A team of researchers from Nanyang Technological University and other institutions has published a comprehensive analysis of code-switching automatic speech recognition (CS-ASR), tackling the unique challenge of transcribing speech that spontaneously mixes multiple languages within a single sentence. The paper, accepted to IEEE TASLP, systematically examines both model-centric approaches—like language-specific processing and multi-task learning—and data-centric strategies. It finds that the scarcity of high-quality, annotated bilingual or multilingual speech data is a fundamental bottleneck, as even high-resource individual languages lack sufficient mixed-language examples for effective AI training.

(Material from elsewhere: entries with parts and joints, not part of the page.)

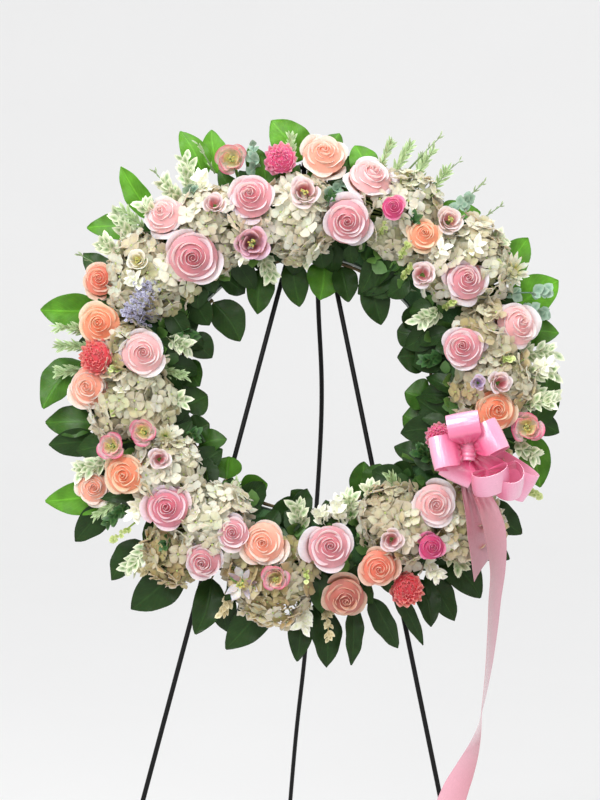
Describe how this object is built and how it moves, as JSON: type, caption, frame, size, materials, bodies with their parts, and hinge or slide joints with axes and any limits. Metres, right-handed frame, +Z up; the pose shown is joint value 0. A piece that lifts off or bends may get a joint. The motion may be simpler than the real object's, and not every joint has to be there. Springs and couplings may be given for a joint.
{
  "type": "funeral wreath on a wire easel",
  "caption": "Round wreath of roses, hydrangea and salal leaves with a satin bow and trailing ribbon, resting on the hooks of a folding three-legged wire easel.",
  "frame": {"origin": "on the floor, under the middle of the whole object's bounding box", "axes": "+Z up, +X to the right seen from the front, -Y towards the viewer in front, +Y towards the rear leg"},
  "size_m": [0.6468, 0.5998, 1.2205],
  "materials": {
    "black_wire": "satin",
    "green_plastic": "matte",
    "wet_foam": "matte",
    "rose_blush": "matte",
    "rose_peach": "matte",
    "rose_pink": "matte",
    "rose_deep": "matte",
    "rose_coral": "matte",
    "hydrangea_cream": "matte",
    "salal_leaf": "satin",
    "satin_ribbon": "satin"
  },
  "bodies": {
    "wreath_and_front_legs": {"front_leg_left": "black_wire", "front_leg_right": "black_wire", "hinge_pin": "black_wire", "leg_stop": "black_wire", "top_hook": "black_wire", "ledge_hook_left": "black_wire", "ledge_hook_right": "black_wire", "ring_tray": "green_plastic", "foam_ring": "wet_foam", "rose_01": "rose_peach", "rose_02": "rose_blush", "rose_03": "rose_pink", "rose_04": "rose_pink", "rose_05": "rose_blush", "rose_06": "rose_pink", "rose_07": "rose_coral", "rose_08": "rose_peach", "rose_09": "rose_blush", "rose_10": "rose_blush", "rose_11": "rose_peach", "rose_12": "rose_deep", "rose_13": "rose_pink", "rose_14": "rose_pink", "rose_15": "rose_deep", "rose_16": "rose_coral", "rose_17": "rose_blush", "rose_18": "rose_peach", "rose_19": "rose_pink", "rose_20": "rose_blush", "rose_21": "rose_pink", "hydrangea_01": "hydrangea_cream", "hydrangea_02": "hydrangea_cream", "hydrangea_03": "hydrangea_cream", "hydrangea_04": "hydrangea_cream", "hydrangea_05": "hydrangea_cream", "hydrangea_06": "hydrangea_cream", "hydrangea_07": "hydrangea_cream", "hydrangea_08": "hydrangea_cream", "hydrangea_09": "hydrangea_cream", "hydrangea_10": "hydrangea_cream", "hydrangea_11": "hydrangea_cream", "hydrangea_12": "hydrangea_cream", "salal_top_left": "salal_leaf", "salal_left": "salal_leaf", "salal_bottom_left": "salal_leaf", "salal_bottom_right": "salal_leaf", "salal_right": "salal_leaf", "salal_inner_top": "salal_leaf", "salal_inner_left": "salal_leaf", "salal_inner_bottom": "salal_leaf", "salal_inner_right": "salal_leaf", "bow_knot": "satin_ribbon", "bow_loop_top": "satin_ribbon", "bow_loop_left": "satin_ribbon", "bow_loop_right": "satin_ribbon", "bow_loop_low": "satin_ribbon", "bow_loop_low_right": "satin_ribbon", "ribbon_tail_long": "satin_ribbon", "ribbon_tail_short": "satin_ribbon"},
    "rear_leg": {"rear_leg": "black_wire"}
  },
  "joints": [
    {"name": "rear_leg_fold", "type": "hinge", "parent": "wreath_and_front_legs", "child": "rear_leg", "pos_m": [0.00671, -0.06267, 1.16839], "axis": [1, 0, 0], "range_deg": [-24.5, 0]}
  ]
}
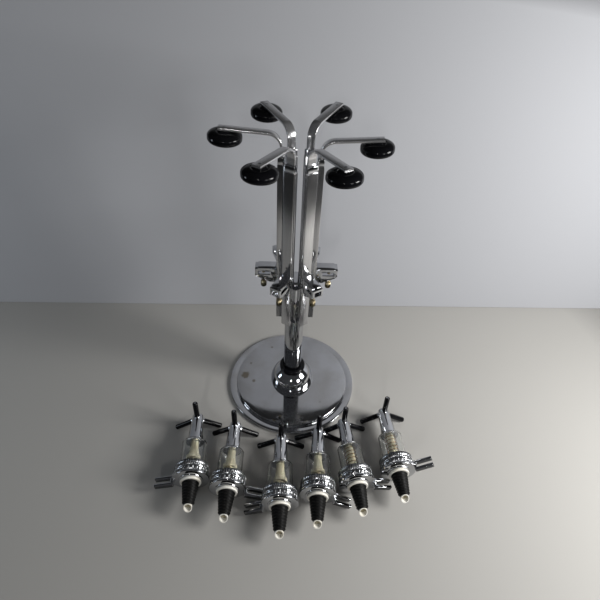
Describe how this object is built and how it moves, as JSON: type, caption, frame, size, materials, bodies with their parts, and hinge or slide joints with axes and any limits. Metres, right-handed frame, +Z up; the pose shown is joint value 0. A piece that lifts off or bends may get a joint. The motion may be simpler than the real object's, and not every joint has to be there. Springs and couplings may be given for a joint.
{
  "type": "rotary shot dispenser stand",
  "caption": "Rotary bar stand that holds upturned bottles between sliding spring arms and clamp blocks, with loose plunger measures that fork onto the blocks.",
  "frame": {"origin": "the middle of the base disc's underside", "axes": "+Z up along the column, +Y away from the camera, +X to the right in the picture; station 1 is at +X and the measures lie on the -Y side"},
  "size_m": [0.4381, 0.4181, 0.5013],
  "materials": {
    "chrome": "bright plated",
    "satin_aluminium": "satin, drawn along its length",
    "black_plastic": "gloss, moulded",
    "black_rubber": "matt, ribbed",
    "ivory_plastic": "satin, moulded",
    "clear_plastic": "clear, gloss",
    "brass": "aged",
    "spring_steel": "drawn wire, brownish"
  },
  "bodies": {
    "base": {"base_plate": "chrome", "hub_dome": "chrome", "bearing_collar": "black_plastic"},
    "carousel": {"column": "chrome", "upright_1": "satin_aluminium", "upright_2": "satin_aluminium", "upright_3": "satin_aluminium", "upright_4": "satin_aluminium", "upright_5": "satin_aluminium", "upright_6": "satin_aluminium"},
    "arm_1": {"arm_1": "satin_aluminium", "cup_1": "black_plastic"},
    "arm_2": {"arm_2": "satin_aluminium", "cup_2": "black_plastic"},
    "arm_3": {"arm_3": "satin_aluminium", "cup_3": "black_plastic"},
    "arm_4": {"arm_4": "satin_aluminium", "cup_4": "black_plastic"},
    "arm_5": {"arm_5": "satin_aluminium", "cup_5": "black_plastic"},
    "arm_6": {"arm_6": "satin_aluminium", "cup_6": "black_plastic"},
    "screw_1": {"clamp_screw_1": "brass"},
    "screw_2": {"clamp_screw_2": "brass"},
    "screw_3": {"clamp_screw_3": "brass"},
    "screw_4": {"clamp_screw_4": "brass"},
    "screw_5": {"clamp_screw_5": "brass"},
    "screw_6": {"clamp_screw_6": "brass"},
    "measure_1": {"measure_1_collar": "chrome", "measure_1_chamber": "clear_plastic", "measure_1_valve": "ivory_plastic", "measure_1_stopper": "black_rubber"},
    "push_1": {"measure_1_actuator": "chrome"},
    "measure_2": {"measure_2_collar": "chrome", "measure_2_chamber": "clear_plastic", "measure_2_valve": "ivory_plastic", "measure_2_stopper": "black_rubber"},
    "push_2": {"measure_2_actuator": "chrome"},
    "measure_3": {"measure_3_collar": "chrome", "measure_3_chamber": "clear_plastic", "measure_3_valve": "ivory_plastic", "measure_3_stopper": "black_rubber"},
    "push_3": {"measure_3_actuator": "chrome"},
    "measure_4": {"measure_4_collar": "chrome", "measure_4_chamber": "clear_plastic", "measure_4_valve": "ivory_plastic", "measure_4_stopper": "black_rubber"},
    "push_4": {"measure_4_actuator": "chrome"},
    "measure_5": {"measure_5_collar": "chrome", "measure_5_chamber": "clear_plastic", "measure_5_valve": "ivory_plastic", "measure_5_stopper": "black_rubber", "measure_5_spring": "spring_steel"},
    "push_5": {"measure_5_actuator": "chrome"},
    "measure_6": {"measure_6_collar": "chrome", "measure_6_chamber": "clear_plastic", "measure_6_valve": "ivory_plastic", "measure_6_stopper": "black_rubber", "measure_6_spring": "spring_steel"},
    "push_6": {"measure_6_actuator": "chrome"}
  },
  "joints": [
    {"name": "stand_turn", "type": "hinge", "parent": "base", "child": "carousel", "pos_m": [0, 0, 0.0452], "axis": [0, 0, 1], "continuous": true},
    {"name": "arm_1_slide", "type": "slide", "parent": "carousel", "child": "arm_1", "axis": [0, 0, 1], "range_m": [0, 0.13], "stiffness_N_per_m": 60, "springref_m": -0.05},
    {"name": "arm_2_slide", "type": "slide", "parent": "carousel", "child": "arm_2", "axis": [0, 0, 1], "range_m": [0, 0.13], "stiffness_N_per_m": 60, "springref_m": -0.05},
    {"name": "arm_3_slide", "type": "slide", "parent": "carousel", "child": "arm_3", "axis": [0, 0, 1], "range_m": [0, 0.13], "stiffness_N_per_m": 60, "springref_m": -0.05},
    {"name": "arm_4_slide", "type": "slide", "parent": "carousel", "child": "arm_4", "axis": [0, 0, 1], "range_m": [0, 0.13], "stiffness_N_per_m": 60, "springref_m": -0.05},
    {"name": "arm_5_slide", "type": "slide", "parent": "carousel", "child": "arm_5", "axis": [0, 0, 1], "range_m": [0, 0.13], "stiffness_N_per_m": 60, "springref_m": -0.05},
    {"name": "arm_6_slide", "type": "slide", "parent": "carousel", "child": "arm_6", "axis": [0, 0, 1], "range_m": [0, 0.13], "stiffness_N_per_m": 60, "springref_m": -0.05},
    {"name": "screw_1_turn", "type": "hinge", "parent": "carousel", "child": "screw_1", "pos_m": [0.0505, 0, 0.273], "axis": [0, 0, 1], "range_deg": [0, 1080]},
    {"name": "screw_2_turn", "type": "hinge", "parent": "carousel", "child": "screw_2", "pos_m": [0.02525, 0.04373, 0.273], "axis": [0, 0, 1], "range_deg": [0, 1080]},
    {"name": "screw_3_turn", "type": "hinge", "parent": "carousel", "child": "screw_3", "pos_m": [-0.02525, 0.04373, 0.273], "axis": [0, 0, 1], "range_deg": [0, 1080]},
    {"name": "screw_4_turn", "type": "hinge", "parent": "carousel", "child": "screw_4", "pos_m": [-0.0505, 0, 0.273], "axis": [0, 0, 1], "range_deg": [0, 1080]},
    {"name": "screw_5_turn", "type": "hinge", "parent": "carousel", "child": "screw_5", "pos_m": [-0.02525, -0.04373, 0.273], "axis": [0, 0, 1], "range_deg": [0, 1080]},
    {"name": "screw_6_turn", "type": "hinge", "parent": "carousel", "child": "screw_6", "pos_m": [0.02525, -0.04373, 0.273], "axis": [0, 0, 1], "range_deg": [0, 1080]},
    {"name": "measure_1_lift", "type": "slide", "parent": "base", "child": "measure_1", "axis": [-0.2696, 0, 0.963], "range_m": [0, 0.15]},
    {"name": "measure_1_push", "type": "slide", "parent": "measure_1", "child": "push_1", "axis": [0.0575, -0.998, 0.0263], "range_m": [0, 0.006], "stiffness_N_per_m": 300, "springref_m": -0.008},
    {"name": "measure_2_lift", "type": "slide", "parent": "base", "child": "measure_2", "axis": [-0.2696, 0, 0.963], "range_m": [0, 0.15]},
    {"name": "measure_2_push", "type": "slide", "parent": "measure_2", "child": "push_2", "axis": [-0.014, -0.9996, 0.0263], "range_m": [0, 0.006], "stiffness_N_per_m": 300, "springref_m": -0.008},
    {"name": "measure_3_lift", "type": "slide", "parent": "base", "child": "measure_3", "axis": [-0.2696, 0, 0.963], "range_m": [0, 0.15]},
    {"name": "measure_3_push", "type": "slide", "parent": "measure_3", "child": "push_3", "axis": [0.0087, -0.9996, 0.0263], "range_m": [0, 0.006], "stiffness_N_per_m": 300, "springref_m": -0.008},
    {"name": "measure_4_lift", "type": "slide", "parent": "base", "child": "measure_4", "axis": [-0.2696, 0, 0.963], "range_m": [0, 0.15]},
    {"name": "measure_4_push", "type": "slide", "parent": "measure_4", "child": "push_4", "axis": [-0.0419, -0.9988, 0.0263], "range_m": [0, 0.006], "stiffness_N_per_m": 300, "springref_m": -0.008},
    {"name": "measure_5_lift", "type": "slide", "parent": "base", "child": "measure_5", "axis": [-0.2696, 0, 0.963], "range_m": [0, 0.15]},
    {"name": "measure_5_push", "type": "slide", "parent": "measure_5", "child": "push_5", "axis": [0.1184, -0.9926, 0.0263], "range_m": [0, 0.006], "stiffness_N_per_m": 300, "springref_m": -0.008, "deforming": ["measure_5_spring"]},
    {"name": "measure_6_lift", "type": "slide", "parent": "base", "child": "measure_6", "axis": [0, 0, 1], "range_m": [0, 0.15]},
    {"name": "measure_6_push", "type": "slide", "parent": "measure_6", "child": "push_6", "axis": [0.0767, -0.9967, 0.0263], "range_m": [0, 0.006], "stiffness_N_per_m": 300, "springref_m": -0.008, "deforming": ["measure_6_spring"]}
  ]
}
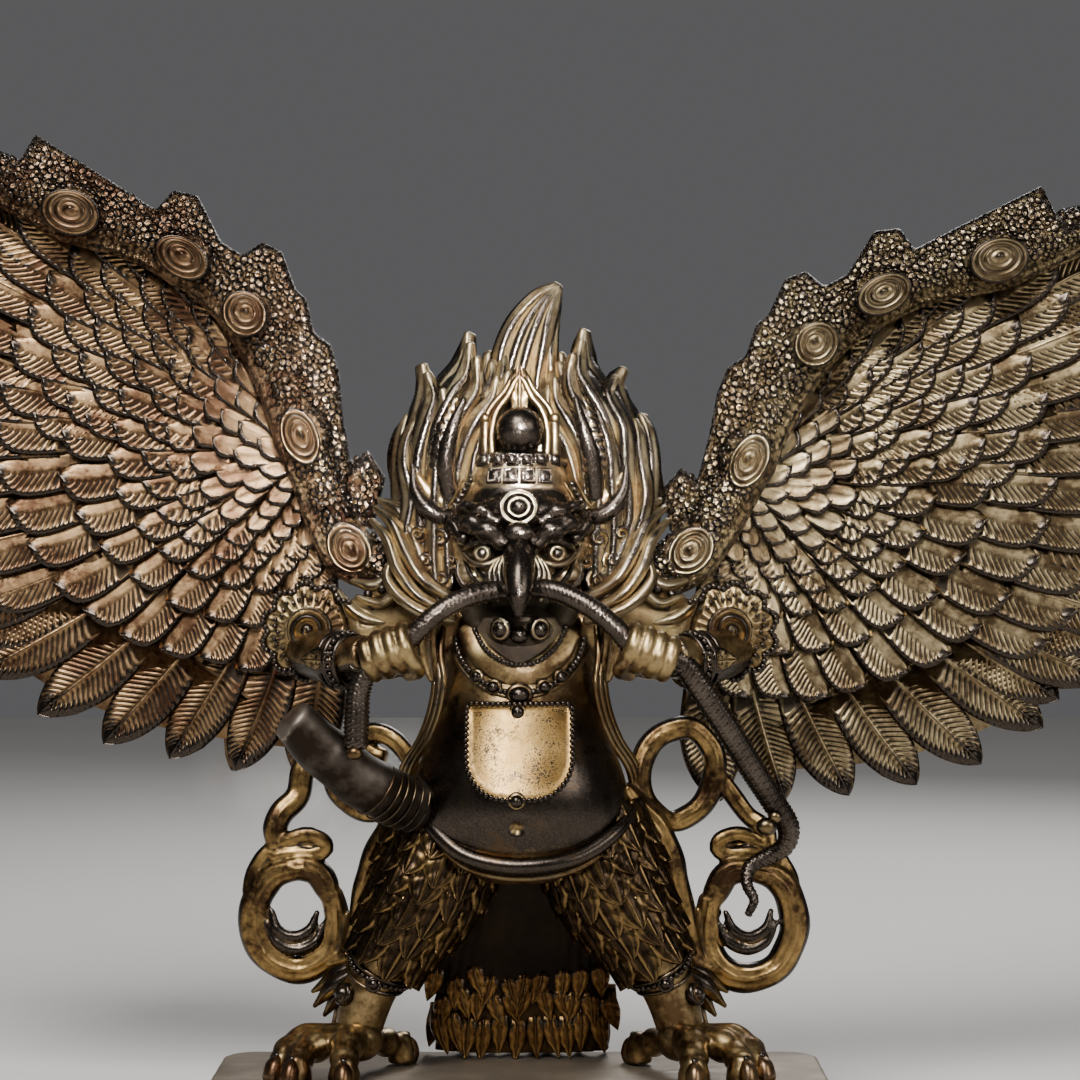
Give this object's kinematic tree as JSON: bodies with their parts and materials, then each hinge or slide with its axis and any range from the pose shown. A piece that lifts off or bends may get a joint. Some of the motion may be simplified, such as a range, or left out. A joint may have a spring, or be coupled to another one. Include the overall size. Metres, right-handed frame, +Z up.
{
  "type": "garuda figure",
  "caption": "Gilt bronze winged bird-headed guardian on a low plinth, wings spread, gripping a serpent in beak and fists.",
  "frame": {"origin": "centre of the plinth's underside", "axes": "+Z up, -Y the way the figure looks, +X towards the figure's left hand"},
  "size_m": [0.6306, 0.1196, 0.4706],
  "materials": {
    "gilt_bronze": "worn gilding over dark bronze",
    "red_gilt_bronze": "worn gilding, reddish brown",
    "olive_gilt_bronze": "worn gilding, olive gold",
    "dark_metal": "dark polished metal",
    "grey_bronze": "dull grey brown metal"
  },
  "bodies": {
    "root": {"plinth": "grey_bronze", "garuda_body": "gilt_bronze", "right_wing": "red_gilt_bronze", "left_wing": "olive_gilt_bronze", "snake": "dark_metal"}
  },
  "joints": []
}
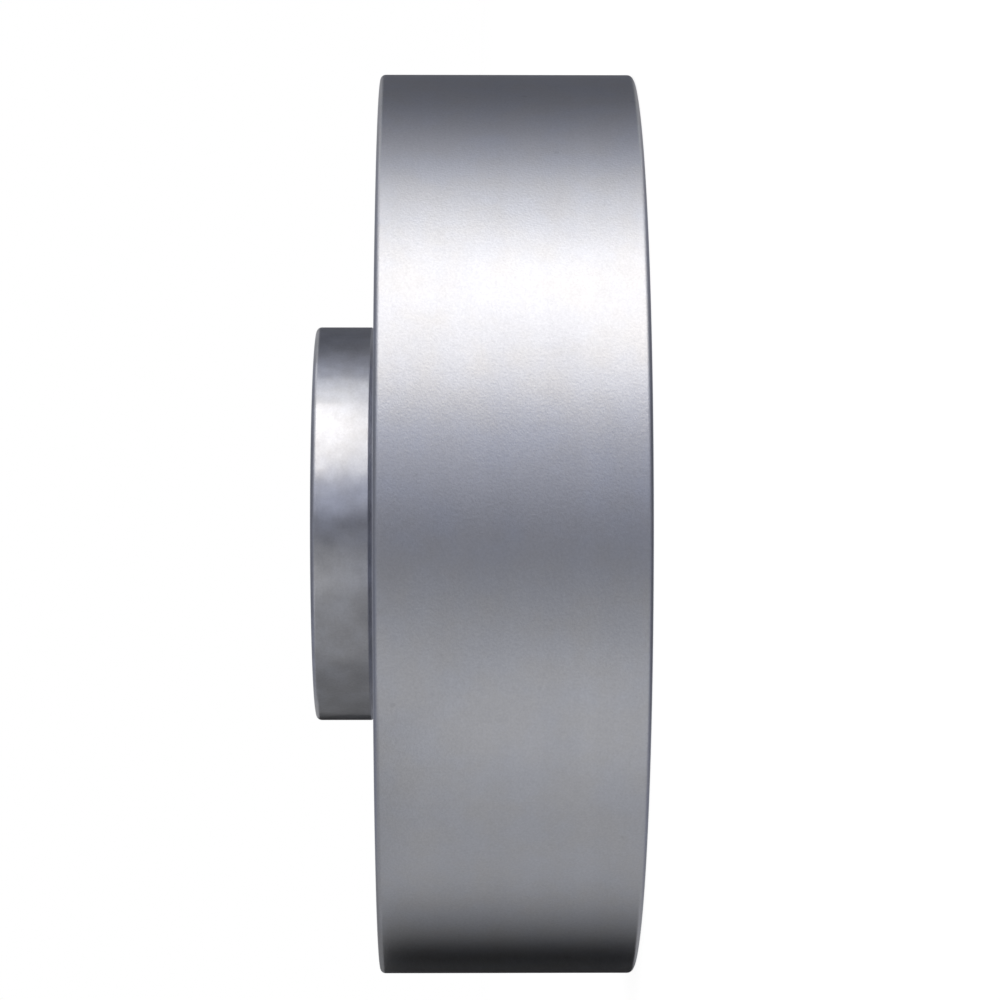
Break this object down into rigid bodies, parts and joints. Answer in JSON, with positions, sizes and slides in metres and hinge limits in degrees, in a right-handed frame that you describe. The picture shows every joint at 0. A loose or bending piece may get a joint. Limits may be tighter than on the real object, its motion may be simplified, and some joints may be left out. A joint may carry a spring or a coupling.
{
  "type": "wheel spacer",
  "caption": "Thick round turned disc with a short tubular centring spigot, a hub register, sunk fixing holes and tapped wheel bolt holes on one bolt circle.",
  "frame": {"origin": "centre of the hub face, which the part lies on", "axes": "+Z along the axis of the disc, from the hub face to the wheel face and the spigot; +Y through the centre of a fixing hole; +X to the right of it"},
  "size_m": [0.144, 0.144, 0.0504],
  "materials": {
    "aluminium": "satin, fine blasted grain over faint turning marks, clear anodised"
  },
  "bodies": {
    "root": {"spacer_body": "aluminium"}
  },
  "joints": []
}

To overcome this data scarcity, the researchers propose a novel prompting strategy called Simplified Equivalence Constraint Theory (SECT). This method guides large language models (LLMs) to generate text that mimics realistic, grammatically valid code-switching patterns. The generated text is then converted into synthetic speech using text-to-speech (TTS) systems, creating artificial but highly useful training data. The SECT-generated data outperformed existing data augmentation methods in both linguistic quality assessments and downstream ASR performance, proving more effective than simply varying speaker accents or textual characteristics in TTS.

The study's key insight is that effective CS-ASR requires strategies tailored to the specific linguistic characteristics of the code-switching data. By providing a robust framework for generating diverse and realistic training data, the SECT method paves the way for more accurate voice assistants, transcription services, and communication tools in multilingual regions worldwide, where code-switching is the norm rather than the exception.

Key Points
  • Proposes SECT, a new LLM-prompting method to generate realistic code-switching text for training data.
  • Synthetic speech-text pairs created with SECT and TTS improve CS-ASR performance more than prior augmentation techniques.
  • The research provides a dual model- and data-centric analysis, accepted for publication in the IEEE journal TASLP.

Why It Matters

Enables accurate voice AI for billions of multilingual speakers who naturally mix languages, improving global accessibility.